● **EXERCISE OBJECTIVE**
Copy out every line that contains the word "follow".

● **SUPPLIED RECORDS**
-- Start --

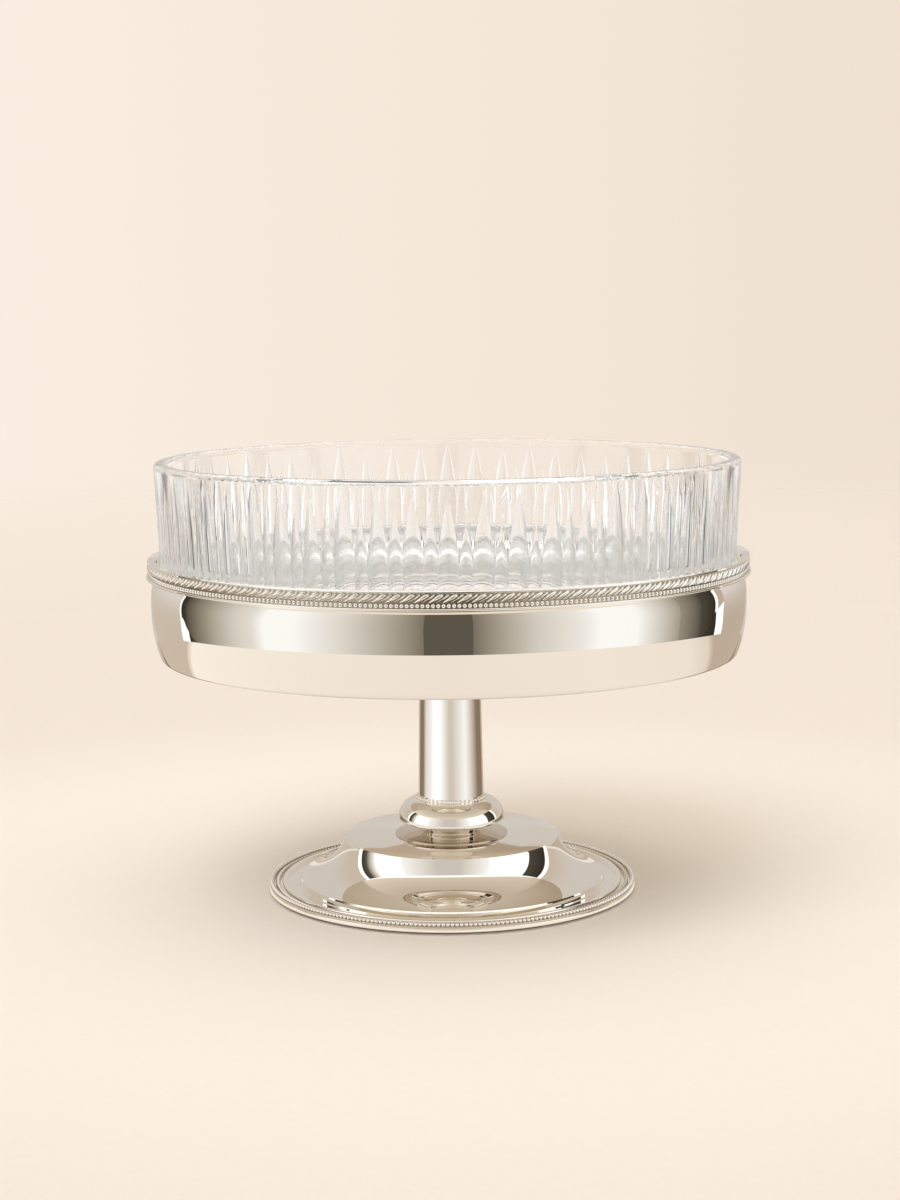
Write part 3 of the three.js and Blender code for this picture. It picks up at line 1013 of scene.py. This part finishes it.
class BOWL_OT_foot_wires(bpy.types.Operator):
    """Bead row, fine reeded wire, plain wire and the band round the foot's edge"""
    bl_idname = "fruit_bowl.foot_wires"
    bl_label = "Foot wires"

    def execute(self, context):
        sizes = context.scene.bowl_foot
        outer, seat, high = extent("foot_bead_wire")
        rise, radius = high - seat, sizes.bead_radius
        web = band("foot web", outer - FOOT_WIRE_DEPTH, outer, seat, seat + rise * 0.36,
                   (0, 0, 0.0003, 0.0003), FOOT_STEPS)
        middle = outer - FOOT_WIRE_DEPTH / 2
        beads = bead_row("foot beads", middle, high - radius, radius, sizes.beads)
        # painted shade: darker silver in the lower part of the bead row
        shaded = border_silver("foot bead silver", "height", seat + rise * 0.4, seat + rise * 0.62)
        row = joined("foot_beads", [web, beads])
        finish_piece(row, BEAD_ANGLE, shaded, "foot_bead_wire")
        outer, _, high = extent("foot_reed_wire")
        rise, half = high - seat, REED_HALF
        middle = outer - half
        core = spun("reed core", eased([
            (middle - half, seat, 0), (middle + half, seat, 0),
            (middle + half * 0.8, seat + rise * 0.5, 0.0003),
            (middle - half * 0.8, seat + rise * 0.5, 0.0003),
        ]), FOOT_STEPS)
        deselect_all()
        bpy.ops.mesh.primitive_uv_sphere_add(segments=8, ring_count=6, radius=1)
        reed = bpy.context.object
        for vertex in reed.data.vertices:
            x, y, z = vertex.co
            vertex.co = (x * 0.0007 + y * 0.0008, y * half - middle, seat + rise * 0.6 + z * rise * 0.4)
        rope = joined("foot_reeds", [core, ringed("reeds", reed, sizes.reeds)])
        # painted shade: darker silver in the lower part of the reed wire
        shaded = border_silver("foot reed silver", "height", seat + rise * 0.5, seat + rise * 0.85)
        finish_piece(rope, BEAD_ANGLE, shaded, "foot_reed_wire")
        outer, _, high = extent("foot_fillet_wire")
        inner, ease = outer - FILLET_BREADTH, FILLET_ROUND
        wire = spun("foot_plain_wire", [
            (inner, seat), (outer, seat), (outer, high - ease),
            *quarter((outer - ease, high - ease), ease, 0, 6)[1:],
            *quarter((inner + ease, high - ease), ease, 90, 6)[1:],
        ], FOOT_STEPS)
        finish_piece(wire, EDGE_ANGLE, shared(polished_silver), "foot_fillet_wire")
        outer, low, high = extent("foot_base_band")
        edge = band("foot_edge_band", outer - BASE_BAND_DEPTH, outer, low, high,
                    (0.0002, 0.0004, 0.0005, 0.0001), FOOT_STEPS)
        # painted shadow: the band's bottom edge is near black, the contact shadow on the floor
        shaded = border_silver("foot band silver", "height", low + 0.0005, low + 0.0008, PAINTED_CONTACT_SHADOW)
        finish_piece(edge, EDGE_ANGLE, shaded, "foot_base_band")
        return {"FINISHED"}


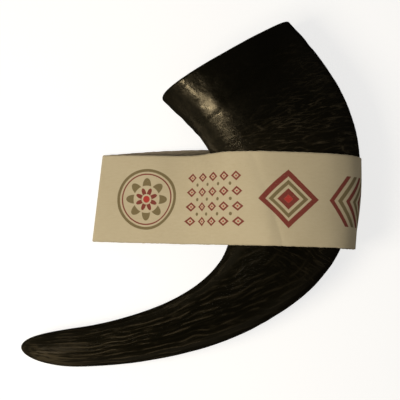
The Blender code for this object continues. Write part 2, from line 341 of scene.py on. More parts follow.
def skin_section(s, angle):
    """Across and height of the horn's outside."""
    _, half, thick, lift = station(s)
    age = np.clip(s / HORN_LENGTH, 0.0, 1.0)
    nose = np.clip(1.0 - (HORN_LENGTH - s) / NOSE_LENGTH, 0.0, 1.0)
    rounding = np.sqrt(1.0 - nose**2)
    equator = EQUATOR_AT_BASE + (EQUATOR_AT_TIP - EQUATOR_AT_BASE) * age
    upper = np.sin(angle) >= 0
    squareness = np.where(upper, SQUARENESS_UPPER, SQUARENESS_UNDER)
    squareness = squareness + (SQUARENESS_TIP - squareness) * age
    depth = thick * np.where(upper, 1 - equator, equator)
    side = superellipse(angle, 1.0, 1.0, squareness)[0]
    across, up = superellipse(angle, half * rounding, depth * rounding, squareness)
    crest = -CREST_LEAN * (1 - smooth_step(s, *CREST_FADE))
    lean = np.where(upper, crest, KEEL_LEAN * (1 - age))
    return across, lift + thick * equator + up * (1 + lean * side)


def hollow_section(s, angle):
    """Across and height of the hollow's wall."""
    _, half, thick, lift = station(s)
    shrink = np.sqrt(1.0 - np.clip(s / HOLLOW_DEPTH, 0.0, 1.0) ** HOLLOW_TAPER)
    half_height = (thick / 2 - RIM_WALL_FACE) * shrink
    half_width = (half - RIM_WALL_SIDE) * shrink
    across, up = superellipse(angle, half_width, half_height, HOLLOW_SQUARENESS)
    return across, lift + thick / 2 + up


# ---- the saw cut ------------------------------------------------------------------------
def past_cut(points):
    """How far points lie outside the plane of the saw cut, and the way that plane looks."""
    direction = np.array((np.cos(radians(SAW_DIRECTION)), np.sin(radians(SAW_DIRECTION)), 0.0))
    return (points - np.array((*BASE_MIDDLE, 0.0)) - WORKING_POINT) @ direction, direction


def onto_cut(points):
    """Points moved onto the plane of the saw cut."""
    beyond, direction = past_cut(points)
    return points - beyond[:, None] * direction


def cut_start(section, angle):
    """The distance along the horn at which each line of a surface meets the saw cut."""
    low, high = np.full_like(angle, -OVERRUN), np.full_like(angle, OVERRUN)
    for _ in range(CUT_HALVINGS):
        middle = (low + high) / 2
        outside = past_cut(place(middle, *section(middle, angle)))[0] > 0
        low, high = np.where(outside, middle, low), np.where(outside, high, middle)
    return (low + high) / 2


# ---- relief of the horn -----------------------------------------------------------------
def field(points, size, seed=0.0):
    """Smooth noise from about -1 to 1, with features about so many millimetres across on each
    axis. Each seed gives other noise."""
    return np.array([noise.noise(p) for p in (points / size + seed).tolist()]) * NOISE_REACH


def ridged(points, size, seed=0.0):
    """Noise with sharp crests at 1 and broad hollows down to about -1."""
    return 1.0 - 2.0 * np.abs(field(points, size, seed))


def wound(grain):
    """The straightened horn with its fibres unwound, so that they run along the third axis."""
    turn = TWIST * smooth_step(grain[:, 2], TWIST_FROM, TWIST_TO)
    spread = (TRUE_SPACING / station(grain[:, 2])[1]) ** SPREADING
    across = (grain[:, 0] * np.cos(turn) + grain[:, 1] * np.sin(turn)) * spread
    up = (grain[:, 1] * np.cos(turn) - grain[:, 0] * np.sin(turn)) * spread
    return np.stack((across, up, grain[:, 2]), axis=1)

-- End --
-- Start --

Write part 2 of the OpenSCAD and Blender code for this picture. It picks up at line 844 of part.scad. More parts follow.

-- End --
-- Start --

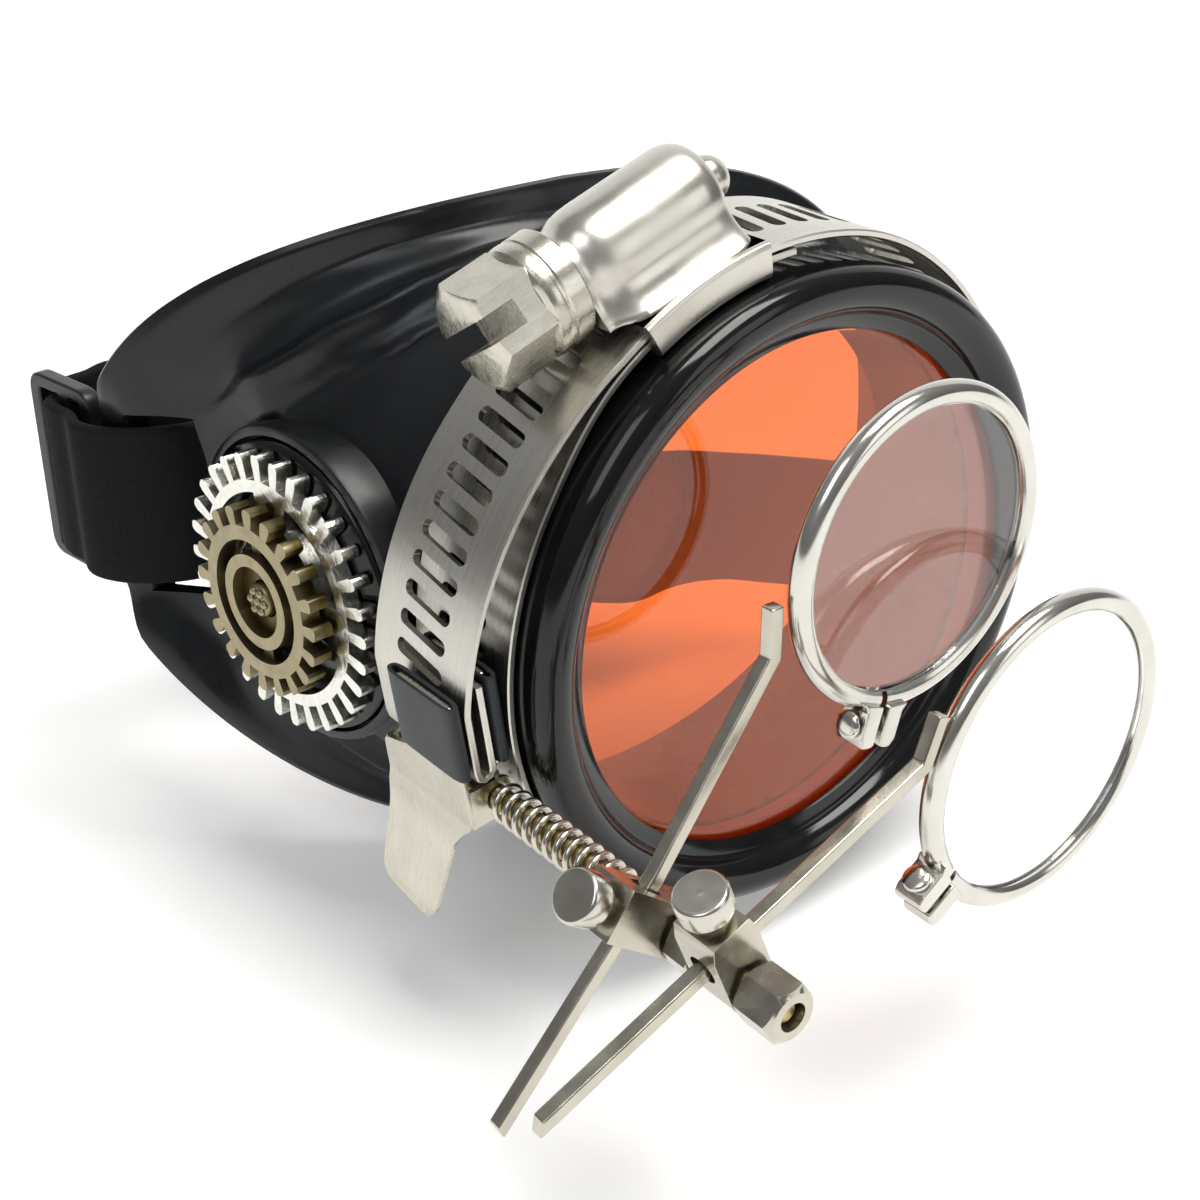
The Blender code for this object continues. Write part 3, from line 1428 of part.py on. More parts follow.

-- End --

● **TASK SOLUTION**
The Blender code for this object continues. Write part 2, from line 341 of scene.py on. More parts follow.
Write part 2 of the OpenSCAD and Blender code for this picture. It picks up at line 844 of part.scad. More parts follow.
The Blender code for this object continues. Write part 3, from line 1428 of part.py on. More parts follow.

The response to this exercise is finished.